Trade disputes: the state of play between China, Europe and the US as tensions continue to escalate
24 June 2020
Posted by: William Barns-Graham
Disputes between the US, China and Europe continue to dominate the global trade agenda, with potential deals between the global powers hitting stumbling blocks in the last week.
In what the FT is calling ‘a fast-approaching transatlantic trade conflict’, the US has suspended talks with the EU over digital taxes, while negotiations for greater EU access to the China market are reportedly “lagging”.
Meanwhile the White House has found itself denying claims the current deal between the US and China is “over”.
We have a look at the latest developments in each relationship.
Relations between the US and China have been further strained by US allegations over China’s mishandling of the initial spread of the coronavirus and China’s perceived overinfluence in Hong Kong.
On Monday (22 June), US trade adviser Peter Navarro caused a stir in the markets when he said that the ‘Phase 1’ trade deal between the two nations, which put a pause to tit-for-tat tariffs in January 2020, was “over”.
President Trump has since tweeted to deny this and Navarro has himself pulled back on the claims, the New York Times reports.
2. European Union-US
Trade tensions between the EU and US have also been escalating since the US last year issued retaliatory tariffs on imports of pork, single-malt Scottish whisky, biscuits, cheese and other dairy products following a dispute on EU subsidies for Airbus.

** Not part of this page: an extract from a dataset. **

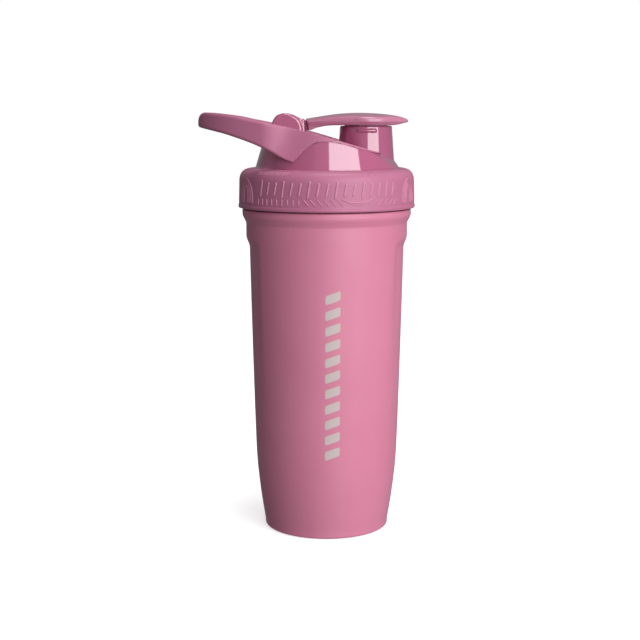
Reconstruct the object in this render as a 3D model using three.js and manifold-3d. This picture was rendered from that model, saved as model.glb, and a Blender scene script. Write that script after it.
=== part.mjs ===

Last week the US walked away from talks for a new global tax framework for technology companies and threatened retaliatory measures if European governments – including the UK – went ahead with current proposals.
The FT reports a letter from US Treasury secretary Steve Mnuchin warning the talks had reached an “impasse” and that the US would not agree to even an interim deal as it would affect leading US digital companies disproportionately.
France, Spain, Italy and the UK have been campaigning for the new tax on companies like Apple, Facebook and Google, arguing that they make huge profits from the European market while making minimal contributions to public finances.
3. China-European Union
Talks on a new EU-China deal on trade and investment are also reported to be “lagging”, according to the New York Times.
The EU is seeking greater market access to China, calling the current relationship “unbalanced”.
China is currently tightening control over its domestic economy as a response to the coronavirus outbreak and is not seen as fully committed to the current talks.
The UK has also spoken out against Chinese influence in Hong Kong and is reviewing its deal with Huawei for the building of it 5G infrastructure.
4. WTO caught in the middle
The WTO – which is currently searching for a new leader – is increasingly caught in the middle, as the organisation responsible for maintaining a rules-based system in global trade.
The US has criticised the body for not effectively controlling what it sees as China’s overreach in global trade, with the US trade representative in Geneva recently calling the body “a mess”.
The country continues to block appointments to the WTO’s critical Appellate Body, which rules on trade disputes.
However, Paul Blustein, a senior fellow at the Centre for International Governance Innovation, has argued the Trump administration poses a bigger threat to rules-based international trade.
In his new book, titled ‘Schism: China, America, and the Fracturing of the Global Trading System’, he accuses the White House of “flagrantly violating” WTO rules.